II. La loi comme condition de la socialisation
a) La loi pacifie les rapports humains en apaisant la peur de l'autre
Il serait absurde de considérer que les lois ont pour seul rôle d'empêcher que les hommes se nuisent à eux-mêmes. Car le rôle des lois n'est pas seulement d'éviter la violence, mais d'arracher l'homme aux désirs qui le conduisent à la rivalité en le guérissant de son égoïsme. Une loi a pour principal effet de garantir la sécurité des biens et des personnes. Dès lors, rassuré par la présence visible de lois bien faites, nul n'a plus à craindre pour son bien et pour sa vie. Chacun peut alors relâcher sa crispation égoïste et s'ouvrir aux autres. Parce que des lois existent qui répriment toute violence, je peux tourner le dos à mon semblable sans craindre qu'il me nuise.

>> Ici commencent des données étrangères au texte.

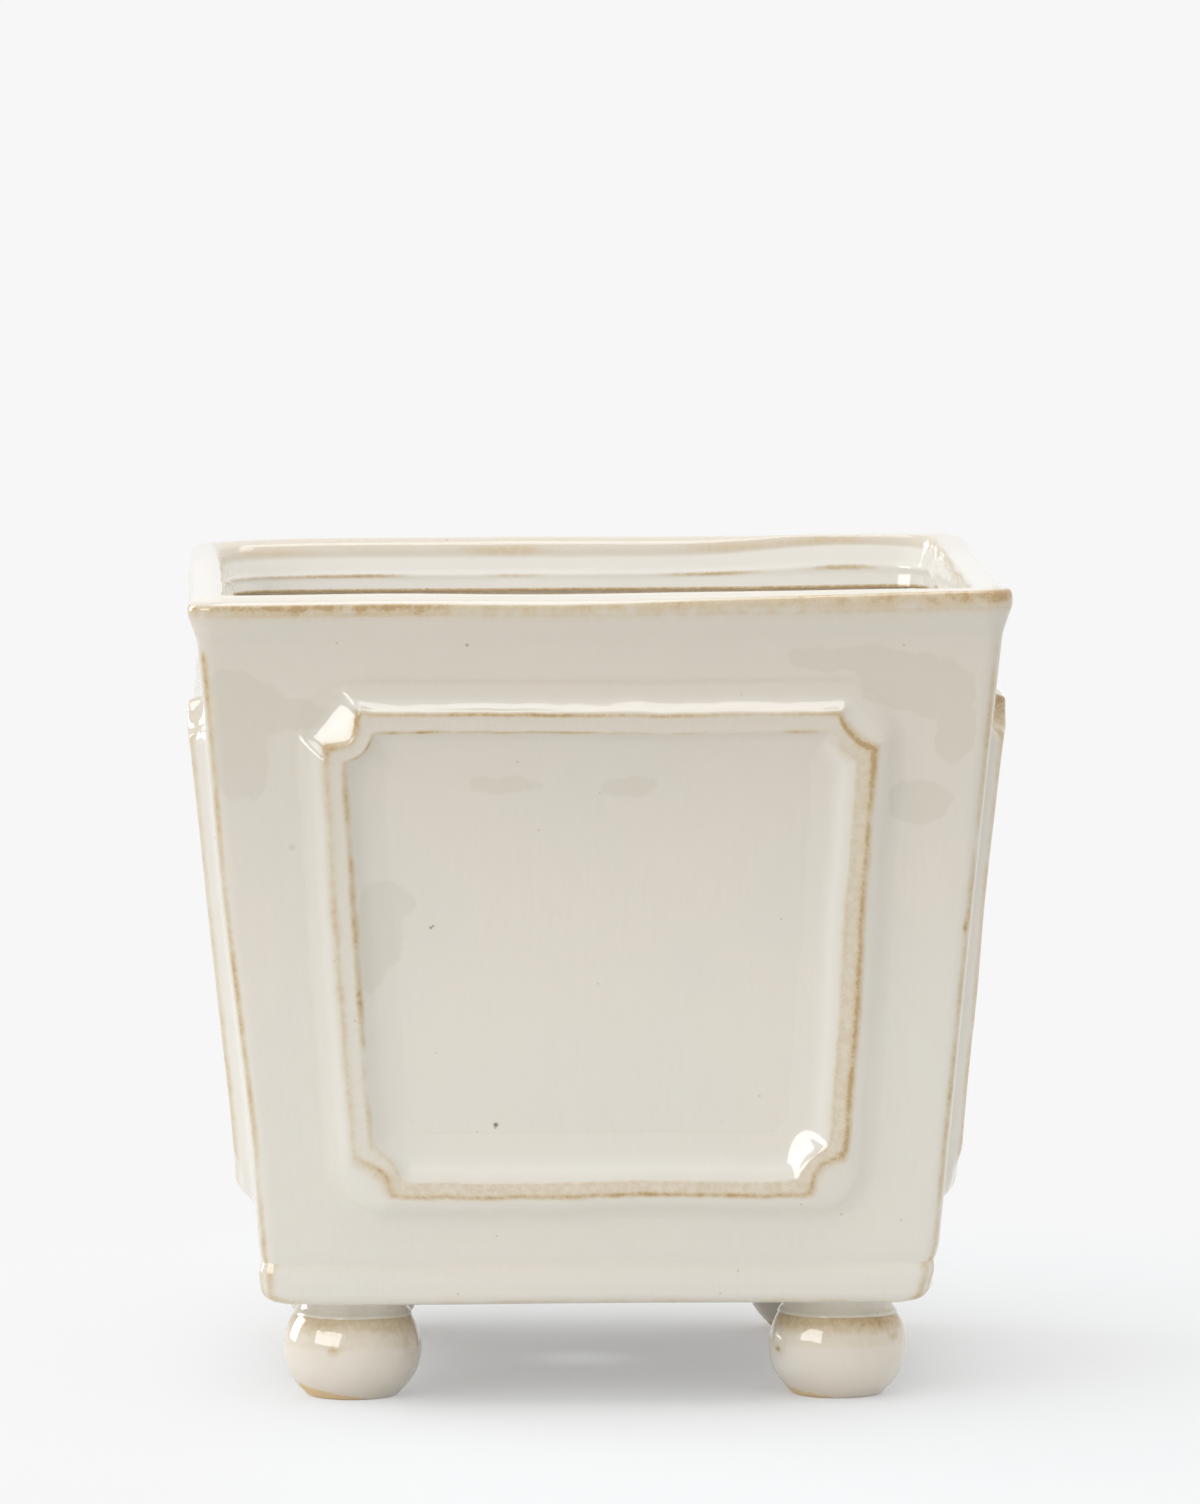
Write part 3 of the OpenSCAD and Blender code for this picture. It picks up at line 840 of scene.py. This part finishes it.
def frame_rows(inward):
    """Plans of all rows of a frame: its four corners, joined by straight bars."""
    corners = [
        frame_corner(k, inward, np.clip((-0.3 - inward) / SCOOP_FELT[k], 0, 1)) for k in range(4)
    ]
    along = np.linspace(0, 1, BAR_STEPS + 2)[1:-1][None, :, None]
    parts = []
    for corner in range(4):
        start, end = corners[corner][:, -1:], corners[(corner + 1) % 4][:, :1]
        parts += [corners[corner], mix(start, end, along)]
    rows = np.concatenate(parts, 1)
    ease = 0.5 * mix(0.15, 1.0, step(FRAME_UP + FRAME_H - 10, FRAME_UP + 20, rows[..., 1:]))
    for _ in range(CORNER_BLENDS):
        rows = mix(rows, (np.roll(rows, 1, 1) + np.roll(rows, -1, 1)) / 2, ease)
    return rows


def front_flats(out, plans, d):
    """The front frame's heights, with the thumb's flat and the filled corner. A flat is a
    slanted plane, and the thumb's turns level past its end, over the height that is left."""
    left, up = THUMB_AT[0] - plans[..., 0], plans[..., 1] - THUMB_AT[1]
    slope = math.hypot(*THUMB_FALL)
    down = (THUMB_FALL[0] * left + THUMB_FALL[1] * up) / slope
    beside = (THUMB_FALL[0] * up - THUMB_FALL[1] * left) / slope
    end_height = THUMB_HEIGHT - slope * THUMB_LENGTH
    past = np.clip(down - THUMB_LENGTH, 0, 2 * end_height / slope)
    pressed = THUMB_HEIGHT - slope * (np.minimum(down, THUMB_LENGTH) + past)
    pressed = np.maximum(pressed + (slope * past) ** 2 / (4 * end_height), LEAST_HEIGHT)
    near = step(-12, -9, down) * step(8.5, 5.5, np.abs(beside)) * step(0.2, -0.5, d)
    out = mix(out, pressed, near * step(-13.2, -9, d))
    right, up = plans[..., 0] - FILLED_AT[0], plans[..., 1] - FILLED_AT[1]
    near = spot(plans, *FILLED_AT, FILLED_REACH) * step(4.5, 6.5, d)
    level = np.sum(out * near ** 2) / np.sum(near ** 2)
    filled = np.maximum(level + THUMB_FALL[0] * right - THUMB_FALL[1] * up, LEAST_HEIGHT)
    return mix(out, filled, 0.9 * near)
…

b) La loi rapproche les hommes que le désir égoïste tendait à opposer
Les lois semblent donc remplir un rôle de socialisation et de moralisation des individus, naturellement sauvages, farouches, renfermés. Chacun peut alors employer sa vie à autre chose qu'à préserver ou augmenter la somme de son bien personnel puisque la loi se charge de sa sécurité. Loin de maintenir chacun dans l'espace privé de sa liberté individuelle, les lois favorisent la communication des libertés et l'échange entre des êtres qui n'ont plus peur les uns des autres. Les lois ont donc un rôle positif d'éducation morale et sociale des hommes.
c) La loi construit la société où l'homme accomplit le meilleur de lui-même
C'est ainsi que le rôle des lois s'accomplit pleinement. En s'ouvrant aux autres, chaque homme apprend à cultiver les vertus de la vie sociale : l'amitié, la convivialité que la crainte de la violence de l'autre lui rendait inaccessibles. Ce faisant, l'homme s'arrache à son existence purement animale pour goûter les fruits d'une vie proprement humaine. Car, comme l'a bien vu Rousseau, l'homme est perfectible : il importe donc qu'il s'emploie à épanouir ses talents en menant une existence sociale délivrée de toute conflictualité et de tout égoïsme. Or, cela n'est possible que grâce aux lois.
Conclusion
La loi protège l'individu en le socialisant. Par conséquent, si les lois empêchent les individus de se nuire les uns aux autres, elles possèdent aussi un rôle plus positif : elles construisent un espace public et invitent les hommes à mener une existence plus ouverte et plus libre. Il faut donc tenir ensemble les deux aspects de la loi qui s'articulent en un cercle vertueux : en décourageant la violence, les lois encouragent les échanges entre les hommes et instaurent un climat de paix propice à l'épanouissement de tous.